Rodríguez traced Malcolm's intellectual journey with the precision of someone who understood its revolutionary implications: "Influenced first by the teachings of Marcus Garvey and having embraced the faith of Islam, Malcolm became a formidable voice of the oppressed and the forgotten."
But more crucially, the Foreign Minister recognized Malcolm's deeper breakthrough: "He came to understand the social and economic essence at the root of inequality and its manifestation in racial divisions, political corruption and exploitation."
This wasn't hagiography but revolutionary analysis. Malcolm's transformation from racial nationalism to anti-capitalist internationalism mirrored Cuba's own understanding that racism and imperialism were twin tentacles of the same beast.
When Rodríguez spoke of "the attempts by the powerful to conduct international relations with the use of force and coercion," he was channeling Malcolm's final speeches about the global nature of oppression.
"Malcolm lost his life as a martyr of those circumstances, but he did not fall quietly. He left this world fighting and undefeated," Rodríguez declared, and in that moment, the distance between 1965 and 2025 collapsed.
The same forces that silenced Malcolm—the unholy trinity of racism, capitalism, and imperialism—continue their work, whether through economic blockades against Cuba, military bases imposed on sovereign Caribbean nations, or the climate catastrophe drowning small island states while the powerful dither.
Yet what emerged most powerfully from Rodríguez's tribute wasn't grief but defiance. "I can assure you that Cuba will be very active and that we will not be silent," he promised, channeling Malcolm's own refusal to moderate his voice in the face of power.
This wasn't diplomatic nicety but revolutionary commitment, spoken in the very city where Malcolm taught that liberation comes "by any means necessary."
The Foreign Minister's closing words to Malcolm's daughters and "all those in the US that struggle for justice" carried a message both tender and fierce: the revolution continues, the solidarity endures, and the covenant between Cuban revolutionaries and Black liberation fighters remains unbroken.
"He is a symbol," Rodríguez affirmed, "of the promising opportunities in developing relations between the people of Cuba and the people of the United States."

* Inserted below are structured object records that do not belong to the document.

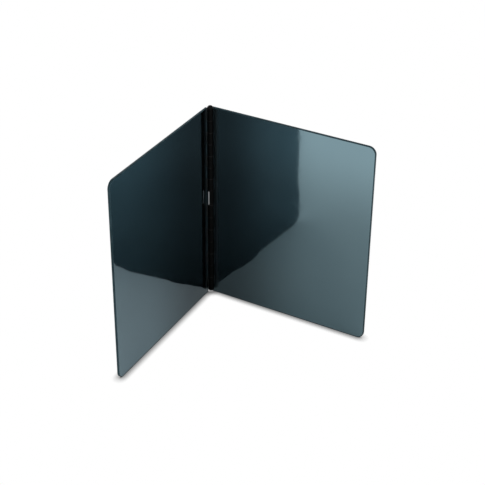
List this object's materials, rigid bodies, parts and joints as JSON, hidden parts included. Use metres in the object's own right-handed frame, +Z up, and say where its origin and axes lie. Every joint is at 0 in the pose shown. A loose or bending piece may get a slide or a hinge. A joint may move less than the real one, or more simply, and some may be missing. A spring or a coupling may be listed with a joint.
{
  "type": "microphone isolation shield",
  "caption": "Free-standing folding shield: two thin glossy dark panels on a full-height barrel hinge, opening like a book around a microphone.",
  "frame": {"origin": "centre of the footprint at rest, on the surface that the shield stands on", "axes": "+Z up along the hinge axis, +X to the right across the open mouth, +Y away from the mouth towards the hinge; the hinge is at the back and the mouth faces -Y"},
  "size_m": [0.3586, 0.1818, 0.3092],
  "materials": {
    "dark_mirror": "polished, slightly wavy dark mirror",
    "damping_sheet": "matte",
    "lipping": "matte",
    "edge_band": "gloss",
    "black_anodised": "matte",
    "steel": "satin",
    "clip_steel": "polished",
    "washer": "matte",
    "cap": "matte"
  },
  "bodies": {
    "left_leaf": {"left_front_skin": "dark_mirror", "left_core": "damping_sheet", "left_core_frame": "lipping", "left_back_skin": "dark_mirror", "left_edge_band": "edge_band", "left_hinge_leaf": "black_anodised", "friction_clip": "clip_steel"},
    "right_leaf": {"right_front_skin": "dark_mirror", "right_core": "damping_sheet", "right_core_frame": "lipping", "right_back_skin": "dark_mirror", "right_edge_band": "edge_band", "right_hinge_leaf": "black_anodised", "hinge_pin": "steel", "knuckle_washers": "washer", "top_cap": "cap", "bottom_cap": "cap"}
  },
  "joints": [
    {"name": "fold", "type": "hinge", "parent": "left_leaf", "child": "right_leaf", "pos_m": [0, 0.08565, 0.1525], "axis": [0, 0, 1], "range_deg": [-88, 92]}
  ]
}
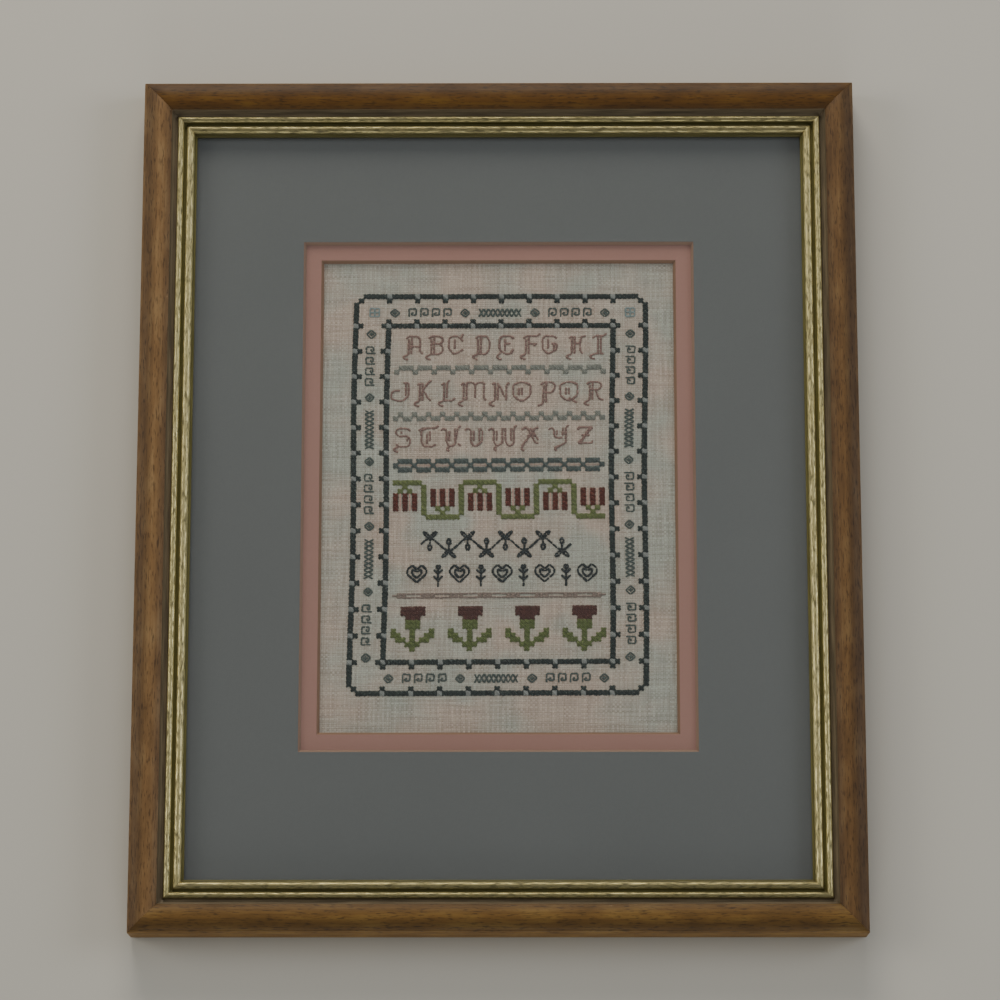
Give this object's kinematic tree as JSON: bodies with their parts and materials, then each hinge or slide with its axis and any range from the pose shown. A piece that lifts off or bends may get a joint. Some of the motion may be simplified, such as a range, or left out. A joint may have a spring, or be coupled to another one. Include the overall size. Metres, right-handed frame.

As the Cuban delegation left Riverside Church that September day, heading toward the UN to battle on the diplomatic front, they carried with them Malcolm's spirit—not as a relic but as a living force.
In honoring Malcolm X on his hundredth birthday, Cuba wasn't just remembering history. It was renewing a promise that another world remains possible, and that the struggle to achieve it connects Havana to Harlem, yesterday to tomorrow, in an unbreakable chain of revolutionary hope.